▸ Exercise:
Every line must be returned precisely as it is written.

⟨

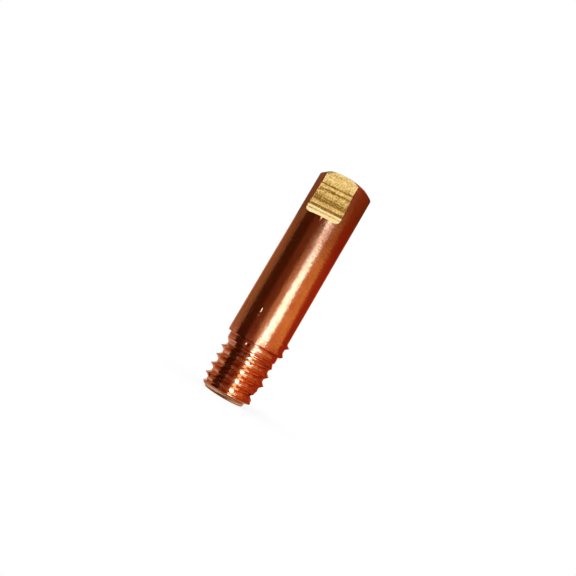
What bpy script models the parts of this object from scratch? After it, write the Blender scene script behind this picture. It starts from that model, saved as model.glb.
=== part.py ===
"""Welding contact tip with an M6 rolled thread, 25 mm long, turned from one copper rod.

The tip stands on its threaded rear face: Z runs along the wire bore towards the nose, with zero
at the rear face. The wrench flats face -Y and +Y. Lengths are in metres.
"""

import math

import bmesh
import bpy

MM = 0.001

# Turned blank
OVERALL_LENGTH = 25.0 * MM
BODY_DIAMETER = 6.0 * MM
SHOULDER_HEIGHT = 6.0 * MM
SHOULDER_ROUNDING = 0.07 * MM
NOSE_FACE_DIAMETER = 5.0 * MM
NOSE_BEVEL_LENGTH = 0.4 * MM
NOSE_FACE_ROUNDING = 0.3 * MM
NOSE_CORNER_ROUNDING = 0.06 * MM
NECK_DIAMETER = 5.48 * MM
NECK_LENGTH = 0.8 * MM
NECK_TAPER_ANGLE = math.radians(39)

# Rolled thread: right-handed, with a wide rounded root and a narrow crest
THREAD_PITCH = 1.0 * MM
THREAD_MAJOR_DIAMETER = 5.74 * MM
THREAD_DEPTH = 0.37 * MM
THREAD_MINOR_DIAMETER = THREAD_MAJOR_DIAMETER - 2 * THREAD_DEPTH
THREAD_ROOT_RADIUS = 0.29 * MM
THREAD_CREST_WIDTH = 0.08 * MM
THREAD_CREST_HEIGHT = 0.73 * MM
THREAD_FADE_LENGTH = 1.05 * MM
THREAD_FADE_ANGLE = math.radians(20)
REAR_FACE_DIAMETER = 4.3 * MM
REAR_CHAMFER_ANGLE = math.radians(40)

# The rolling dies left the neck and thread slightly out of line with the body
RUNOUT = 0.1 * MM
RUNOUT_DIRECTION = math.radians(15)

# Rolling burrs on the body: height above the shoulder and how far each stands proud
BURR_DIRECTION = math.radians(15)
BURR_EDGE_RADIUS = 2.2 * MM
BURR_THICKNESS = 0.42 * MM
BURR_DEPTH_SHARE = 2
BURRS = (
    ("shoulder_burr_upper", 1.3 * MM, 0.3 * MM),
    ("shoulder_burr_lower", 0.25 * MM, 0.21 * MM),
)

# Wrench flats milled at the nose
ACROSS_FLATS = 4.8 * MM
FLAT_LENGTH = 4.4 * MM
FLAT_CORNER_RADIUS = 0.45 * MM

# Wire bore, with a lead-in cone at the rear face
BORE_DIAMETER = 1.0 * MM
LEAD_IN_DIAMETER = 1.9 * MM
LEAD_IN_ANGLE = math.radians(30)

# How far a cutter or an inner end reaches past the surface it works on
OVERLAP = 0.4 * MM
WELD_DISTANCE = 0.001 * MM

BODY_STEPS = 96
BODY_RINGS = 4
THREAD_STEPS = 48
THREAD_ROOT_STEPS = 2
BORE_STEPS = 32
ROUNDING_STEPS = 4
SHARP_EDGE_ANGLE = math.radians(25)

COPPER_COLOUR = (0.72, 0.27, 0.12, 1.0)
COPPER_ROUGHNESS = 0.3


def clear_scene():
    """Remove every object that the file starts with."""
    for obj in list(bpy.data.objects):
        bpy.data.objects.remove(obj, do_unlink=True)


def new_collection(name):
    """Make a collection under the scene's own."""
    collection = bpy.data.collections.new(name)
    bpy.context.scene.collection.children.link(collection)
    return collection


def new_object(name, mesh, collection):
    """Put a mesh in the scene as a named object."""
    obj = bpy.data.objects.new(name, mesh)
    collection.objects.link(obj)
    return obj


def hide_tool(obj):
    """Mark an object as one that only shapes another."""
    obj.hide_render = True
    obj.display_type = "WIRE"
    return obj


def copper_material():
    """The rod's drawn and tumbled copper."""
    material = bpy.data.materials.new("copper")
    material.use_nodes = True
    shader = material.node_tree.nodes["Principled BSDF"]
    shader.inputs["Base Color"].default_value = COPPER_COLOUR
    shader.inputs["Metallic"].default_value = 1.0
    shader.inputs["Roughness"].default_value = COPPER_ROUGHNESS
    return material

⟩

▸ Response:
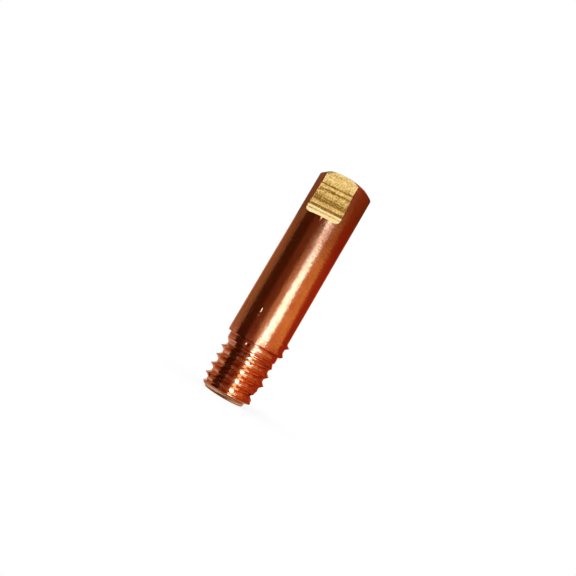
What bpy script models the parts of this object from scratch? After it, write the Blender scene script behind this picture. It starts from that model, saved as model.glb.
=== part.py ===
"""Welding contact tip with an M6 rolled thread, 25 mm long, turned from one copper rod.

The tip stands on its threaded rear face: Z runs along the wire bore towards the nose, with zero
at the rear face. The wrench flats face -Y and +Y. Lengths are in metres.
"""

import math

import bmesh
import bpy

MM = 0.001

# Turned blank
OVERALL_LENGTH = 25.0 * MM
BODY_DIAMETER = 6.0 * MM
SHOULDER_HEIGHT = 6.0 * MM
SHOULDER_ROUNDING = 0.07 * MM
NOSE_FACE_DIAMETER = 5.0 * MM
NOSE_BEVEL_LENGTH = 0.4 * MM
NOSE_FACE_ROUNDING = 0.3 * MM
NOSE_CORNER_ROUNDING = 0.06 * MM
NECK_DIAMETER = 5.48 * MM
NECK_LENGTH = 0.8 * MM
NECK_TAPER_ANGLE = math.radians(39)

# Rolled thread: right-handed, with a wide rounded root and a narrow crest
THREAD_PITCH = 1.0 * MM
THREAD_MAJOR_DIAMETER = 5.74 * MM
THREAD_DEPTH = 0.37 * MM
THREAD_MINOR_DIAMETER = THREAD_MAJOR_DIAMETER - 2 * THREAD_DEPTH
THREAD_ROOT_RADIUS = 0.29 * MM
THREAD_CREST_WIDTH = 0.08 * MM
THREAD_CREST_HEIGHT = 0.73 * MM
THREAD_FADE_LENGTH = 1.05 * MM
THREAD_FADE_ANGLE = math.radians(20)
REAR_FACE_DIAMETER = 4.3 * MM
REAR_CHAMFER_ANGLE = math.radians(40)

# The rolling dies left the neck and thread slightly out of line with the body
RUNOUT = 0.1 * MM
RUNOUT_DIRECTION = math.radians(15)

# Rolling burrs on the body: height above the shoulder and how far each stands proud
BURR_DIRECTION = math.radians(15)
BURR_EDGE_RADIUS = 2.2 * MM
BURR_THICKNESS = 0.42 * MM
BURR_DEPTH_SHARE = 2
BURRS = (
    ("shoulder_burr_upper", 1.3 * MM, 0.3 * MM),
    ("shoulder_burr_lower", 0.25 * MM, 0.21 * MM),
)

# Wrench flats milled at the nose
ACROSS_FLATS = 4.8 * MM
FLAT_LENGTH = 4.4 * MM
FLAT_CORNER_RADIUS = 0.45 * MM

# Wire bore, with a lead-in cone at the rear face
BORE_DIAMETER = 1.0 * MM
LEAD_IN_DIAMETER = 1.9 * MM
LEAD_IN_ANGLE = math.radians(30)

# How far a cutter or an inner end reaches past the surface it works on
OVERLAP = 0.4 * MM
WELD_DISTANCE = 0.001 * MM

BODY_STEPS = 96
BODY_RINGS = 4
THREAD_STEPS = 48
THREAD_ROOT_STEPS = 2
BORE_STEPS = 32
ROUNDING_STEPS = 4
SHARP_EDGE_ANGLE = math.radians(25)

COPPER_COLOUR = (0.72, 0.27, 0.12, 1.0)
COPPER_ROUGHNESS = 0.3


def clear_scene():
    """Remove every object that the file starts with."""
    for obj in list(bpy.data.objects):
        bpy.data.objects.remove(obj, do_unlink=True)


def new_collection(name):
    """Make a collection under the scene's own."""
    collection = bpy.data.collections.new(name)
    bpy.context.scene.collection.children.link(collection)
    return collection


def new_object(name, mesh, collection):
    """Put a mesh in the scene as a named object."""
    obj = bpy.data.objects.new(name, mesh)
    collection.objects.link(obj)
    return obj


def hide_tool(obj):
    """Mark an object as one that only shapes another."""
    obj.hide_render = True
    obj.display_type = "WIRE"
    return obj


def copper_material():
    """The rod's drawn and tumbled copper."""
    material = bpy.data.materials.new("copper")
    material.use_nodes = True
    shader = material.node_tree.nodes["Principled BSDF"]
    shader.inputs["Base Color"].default_value = COPPER_COLOUR
    shader.inputs["Metallic"].default_value = 1.0
    shader.inputs["Roughness"].default_value = COPPER_ROUGHNESS
    return material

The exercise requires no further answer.